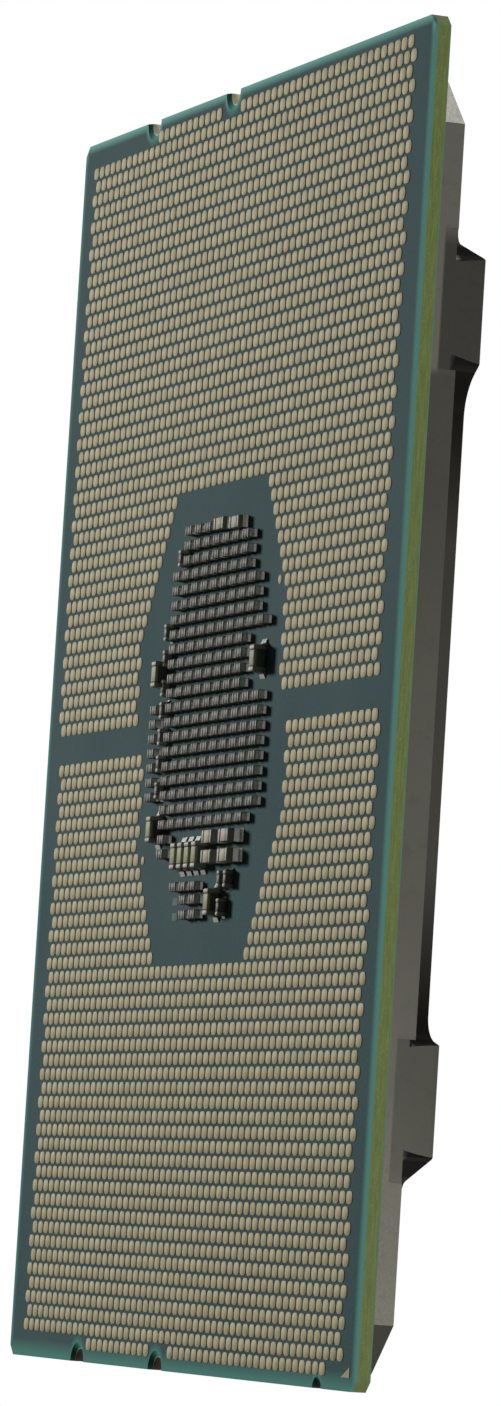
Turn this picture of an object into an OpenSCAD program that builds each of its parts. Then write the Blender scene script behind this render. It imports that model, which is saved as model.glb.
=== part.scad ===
// Land-grid server processor: laminate substrate with a staggered field of
// contact lands around a pocket of decoupling capacitors, a flip-chip die, and a
// stepped metal heat spreader sealed over it.
// +Z points to the heat-spreader side, X runs across the width and Y along the length.
// The origin is the package centre on the plane in which the lands meet a socket.

/* [Package] */
// width across X, mm
package_width = 56.5; // [54:0.1:60]
// length along Y, mm
package_length = 76; // [74:0.1:80]
// cut across each corner of the laminate, mm
package_corner = 0.6; // [0.2:0.1:1.5]
// thickness of the laminate core, mm
core_thickness = 0.7; // [0.5:0.05:1.6]
// thickness of the solder mask and outer build-up on the land side, mm
land_mask_thickness = 0.2; // [0.06:0.01:0.25]
// thickness of the solder mask and outer build-up on the die side, mm
die_mask_thickness = 0.07; // [0.05:0.01:0.2]

/* [Edge notches] */
// radius of the keying notches in both short edges, mm
notch_radius = 0.8; // [0.5:0.05:1]
// distance of the first notch pair from the centre line, mm
notch_near_x = 2.6; // [2.2:0.1:3.2]
// distance of the second notch pair from the centre line, mm
notch_far_x = 16; // [15.5:0.1:16.5]
// radius of the small corner notch, mm
corner_notch_radius = 0.4; // [0.2:0.05:0.6]
// distance of the small corner notch from the centre line, mm
corner_notch_x = 22.85; // [22.5:0.05:23.5]
// width of the ring round each notch that the solder mask leaves bare, mm
notch_bare_ring = 0.35; // [0.1:0.05:0.45]
// width of the same ring round the small corner notch, mm
corner_bare_ring = 0.25; // [0.1:0.05:0.35]

/* [Contact lands] */
// diameter of one land, mm
land_diameter = 0.82; // [0.5:0.01:0.85]
// height of a land above the solder mask, mm
land_height = 0.03; // [0.02:0.01:0.05]
// pitch along a row, mm
land_pitch_x = 0.9906;
// pitch from row to row, mm
land_pitch_y = 0.8585;
// rows in each half of the field
land_rows = 43; // [30:1:43]
// distance of the first row of each half from the centre line, mm
first_row_y = 0.84; // [0.8:0.01:1]
// sideways shift of each half of the field, mm
half_shift = 0.29; // [0:0.01:0.45]
// least distance of a land from the long edges before the shift, mm
land_margin = 2.3; // [2.1:0.05:2.9]
// least distance along X from a keying notch to a land of the last row, mm
notch_land_gap = 1.2; // [1.16:0.01:1.3]

/* [Capacitor pocket] */
// rows in each half that are interrupted by the pocket
pocket_rows = 16; // [10:1:18]
// half width of the pocket at its last row, in land pitches
pocket_end = 8; // [6:0.5:9]
// widest half width of the pocket, in land pitches
pocket_wide = 12.5; // [11.5:0.5:14.5]

/* [Small capacitors] */
// length, width and height of a small capacitor, mm
small_cap = [1.0, 0.5, 0.5];
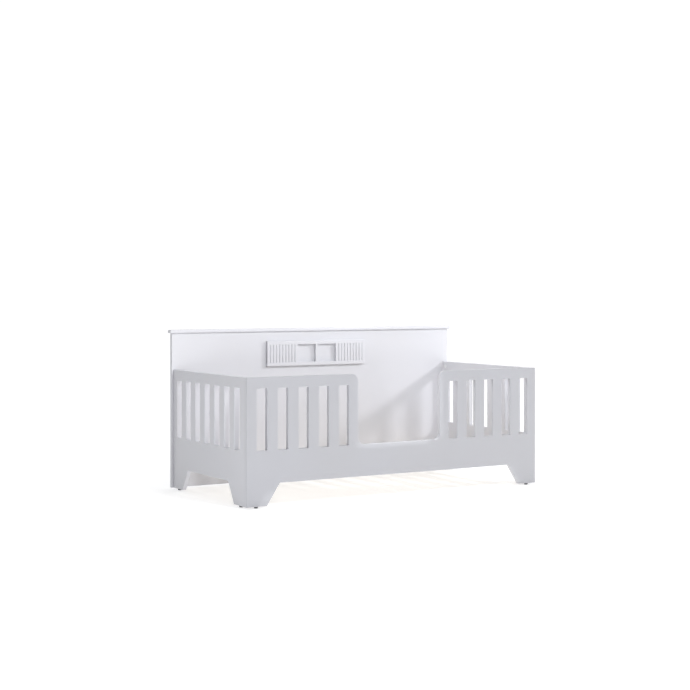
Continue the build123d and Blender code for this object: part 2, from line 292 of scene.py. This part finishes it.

Stated exercise: Using the records above, pull out each line where the word "this" occurs.

Exercise solution:
Turn this picture of an object into an OpenSCAD program that builds each of its parts. Then write the Blender scene script behind this render. It imports that model, which is saved as model.glb.
Continue the build123d and Blender code for this object: part 2, from line 292 of scene.py. This part finishes it.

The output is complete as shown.